Technology & auto spare parts drive air cargo growth
Hitendra Mankani, CCO, DB Schenker
With businesses across various sectors relying on air cargo to move a wide range of products within and out of the country. Some of the products that currently drive air cargo growth include pharma, consumer durables, and e-commerce. The pharma industry is one of the largest globally, with a significant portion destined for global markets. Advanced technology, auto spare parts, and specialty manufacturing goods are some of the future-ready commodities that drive air cargo growth. They are poised for growth due to India’s expanding manufacturing capabilities and India’s global trade routes. Changing trade policies can impact international supply chains by changing tariffs, regulations, and trade pacts. The uncertainty may lead to increased costs and logistical challenges. It is imperative for the govts to provide clarity and stability through transparent trade policies.”

Govt platform to connect exporters, global stakeholders
Rohit Gupta, Country Manager, Air & Ocean, Rhenus Logistics India
Currently, most of the cargo moving to and from India involves high-value commodities like electronics, pharmaceuticals, and perishable goods due to the need for speedy delivery and temperature control during transport. Indian trade policies have been evolving to enhance business and the economy. Recent initiatives demonstrate the countery’s emphasis to become a major player in global trade and to facilitate better integration into the global trading system. The government has launched platforms such as Trade Connect ePlatform to link Indian exporters with global stakeholders. Foreign Trade Policy
provides a framework for promoting exports and trade, aiming to improve India’s market share in existing markets and products, exploring new products and new markets. The government is focusing on promoting high-value-added exports where the country has a strong domestic manufacturing base.”
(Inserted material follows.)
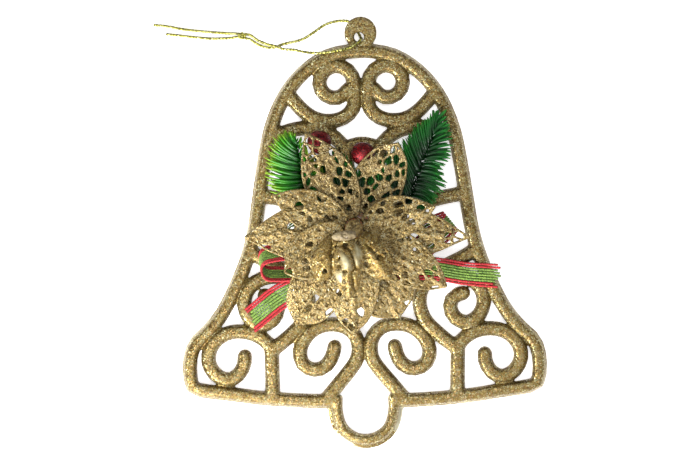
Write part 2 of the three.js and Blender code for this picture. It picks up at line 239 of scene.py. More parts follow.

India can be export hub in IT, defence, pharma sectors
Sharmila H. Amin, Managing Director, South Asia India, Bertling Logistics India
Indian domestic air cargo market will be strong due to increased demand for consumer durables. In the time to come, India will become a big exports hub in IT, defence products, consumer durables, pharma and heavy lift industry will project growth. Social commerce is the practice of selling and buying products directly within social media platforms, such as Facebook, Instagram, or TikTok. Social commerce can leverage the power of social networks, influencers, and user-generated content to drive sales and awareness for brands. AI is reshaping e-commerce from back end of supply chain logistics to the front end. India exports pharma, tea, mangoes, coffee, spices, leather and leather goods among others while top Indian imports are crude oil, coal, diamonds, chemicals, among others. The job of trade policies is to regulate imports and exports to the benefit of the domestic economy.”

Amending trade policies can impact supply chains
JB Singh, Director, MOVIN
The industry is witnessing a shift towards innovative products, reflecting the changing landscape of global trade and commerce. Cargo flow to and from India involves goods such as pharma, textiles, automotive components, and IT products. India imports machinery, electronic equipment, and oil. Air cargo plays a crucial role in ferrying time-sensitive products such as perishables and pharma, while sea transport handles bulk shipments. e-commerce has fuelled a surge in exports and imports. As India’s economy grows, the nature of cargo adapts to global demands. This movement reflects the nation’s role in the global supply chain, linking industries and markets worldwide. Amending trade policies can impact supply chains with shifts in tariffs, regulations, or trade pacts, disrupting supply routes, influencing production costs. Firms might re-evaluate suppliers and logistics, leading to localisation of supply chains.”